Living in Ethiopia definitely has its culinary benefits. Try anything from berbere powder, tibs, or juice at just about any local restaurant, or even better, inside someone’s home (the best way to have local food by the way.)

But I digress.

It was over two years ago during my training as a Volunteer in Ethiopia. Or was it just this past weekend? Point is, there were many times when I just couldn’t keep that stuff that comes out of the other end in. Legend has it that about 90% of American Peace Corps Volunteers poop their pants during their two years of service. I’ll spare you from telling you which side I fall on.

Anyway, on that grand day during my young and green days in Ethiopia, I ate and thought myself on top of the world. “Of course I’ll try raw meat that’s been sitting there awhile.” “Fresh salad! Yum!” “Draft beer, of course.”
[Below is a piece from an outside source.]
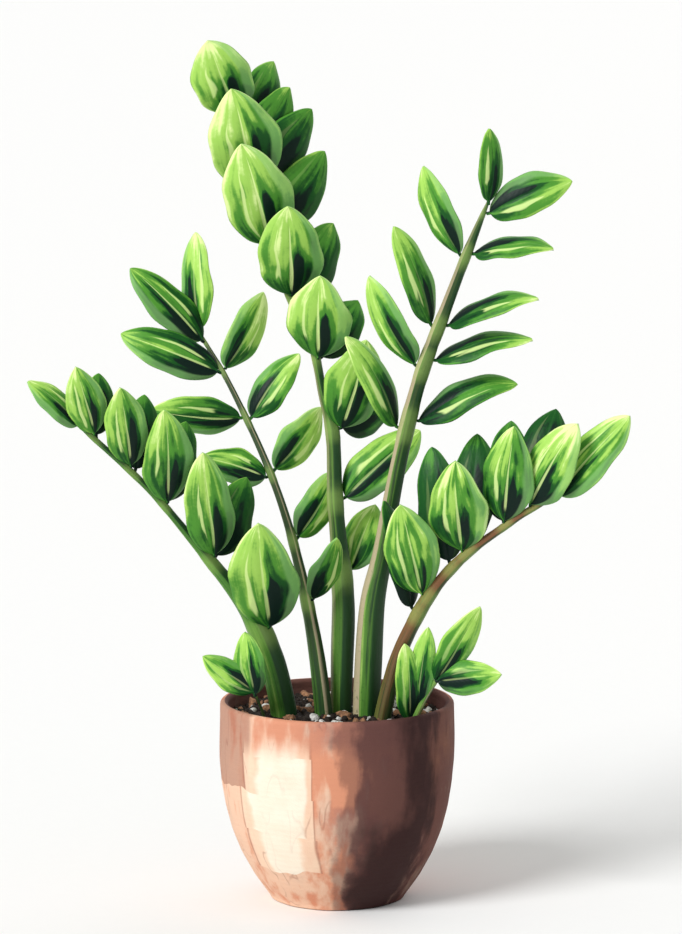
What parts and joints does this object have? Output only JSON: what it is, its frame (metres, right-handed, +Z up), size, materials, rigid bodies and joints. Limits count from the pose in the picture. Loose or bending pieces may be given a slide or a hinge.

It wasn’t until one night while out with some pals that I drank two draft beers (mind you, 3-5 is tiny little Kirsten’s limit) and walked home feeling a bit off. I knew I wasn’t tipsy, but also knew I wasn’t feeling the best.12338564_529444170562849_78162982_n

About 9 P.M. comes along, a friend texts me asking if I got home alright. I reach to respond but suddenly have the urge to get to the toilet.

Now what you need to know is that the host family I was staying with had a main house with the “shint bet” or “pee house” separate from the house. Due to hyenas or just a general feeling of security, my host mom would lock the house, thus barring my way to the toilet in the middle of the night. So what would one do if they had to take care of business? Use a chamber pot.

Thus, I utilized the chamber pot and my laundry bucket, as one eloquently and proudly term “double dragon” all of the beer, lunch, and any other stomach fluids that I had in my body. If you don’t understand what double dragon means, just focus on the “double” aspect of it.

And there you have it. That was an epic time that I lost my shit. Double time.